Getting more mothers into paid work is a key to paying for our growing numbers of old people, according to a keynote speaker at a Government-sponsored social policy conference.

Professor Joakim Palme, director of Sweden's Institute of Futures Studies and son of assassinated Prime Minister Olof Palme, told the Wellington conference that the welfare state would survive the ageing of society and globalisation only if it encouraged more people - especially mothers - to become taxpayers.

"We have this new trend of women doing well in education, and we have a need to increase the tax base for the welfare system," he said.
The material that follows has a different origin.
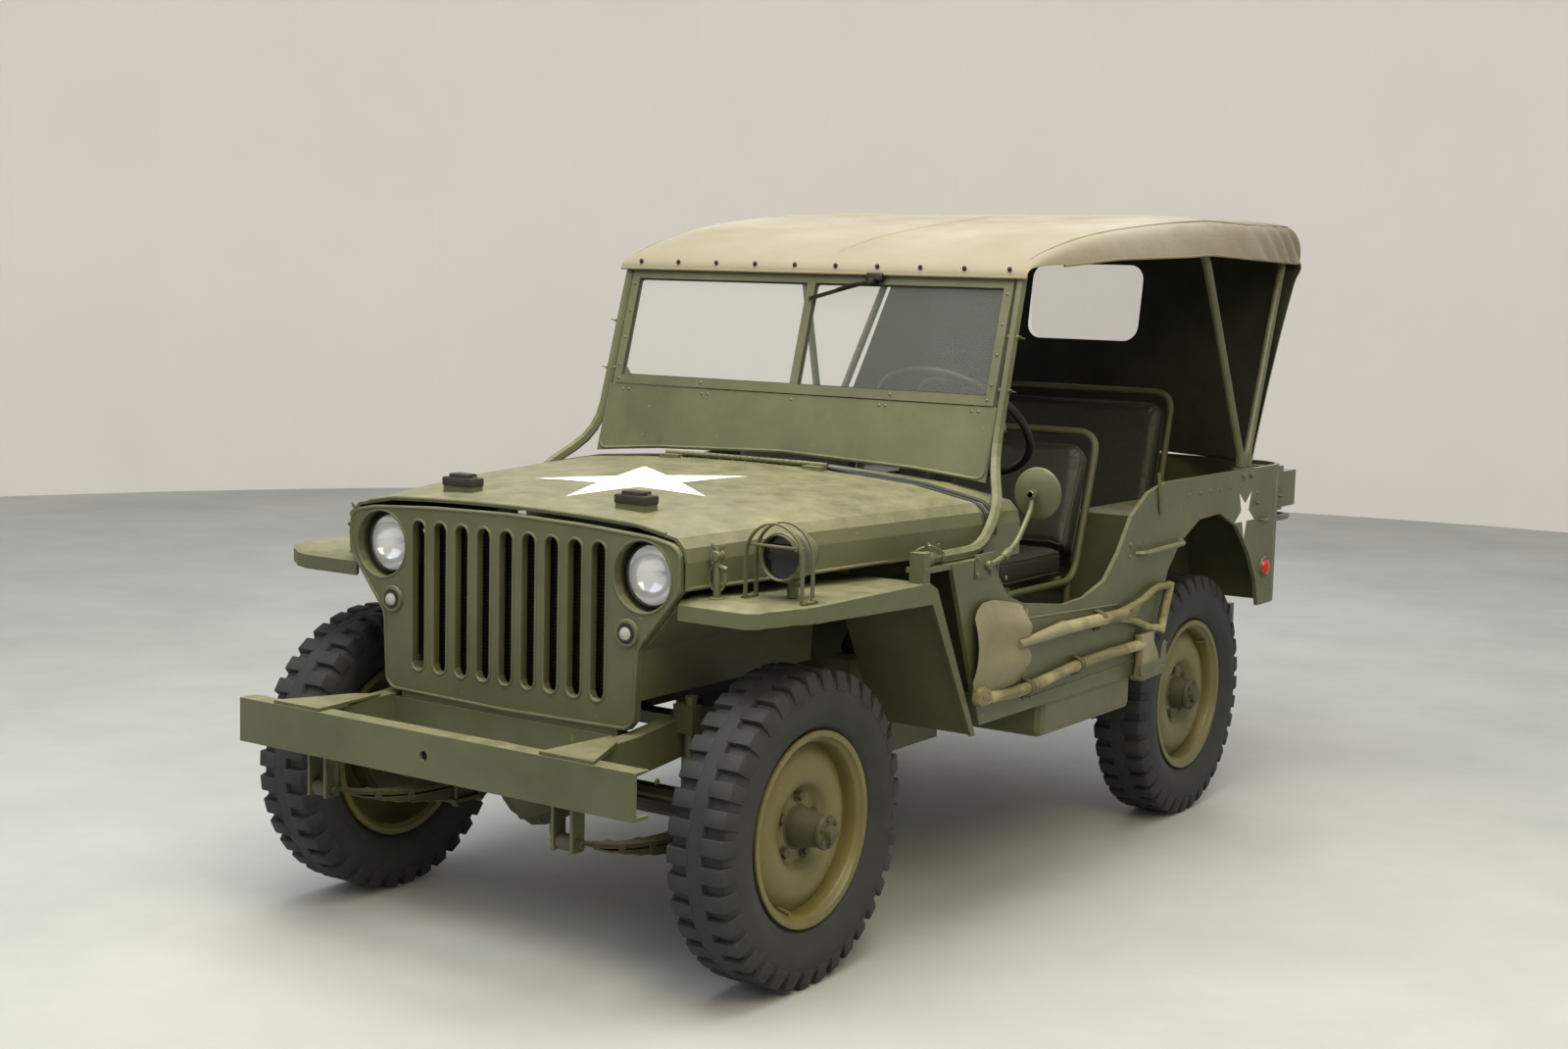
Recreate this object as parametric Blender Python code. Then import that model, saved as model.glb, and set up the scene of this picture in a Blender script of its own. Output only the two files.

"Sometimes the costs of Scandinavian welfare states are exaggerated - Denmark is not spending more than the United Kingdom, and Sweden is not spending more than France or Germany, because we have a larger proportion of the population that are taxpayers."

...

The state actively encouraged mothers back to work through paid parental leave of 15 months, of which at least two months must be taken by the father, and through massively subsidised childcare, limited to a maximum fee of 1000 Swedish kroner ($200) a month.

"It's a guarantee - municipalities have to provide families with children with childcare from the age of 18 months," Dr Palme said.

...

"A Danish sociologist has looked at the effect of social class on educational outcomes and found that the impact of the father's social class disappears for the youngest children with the expansion of early childhood education and reduced child poverty."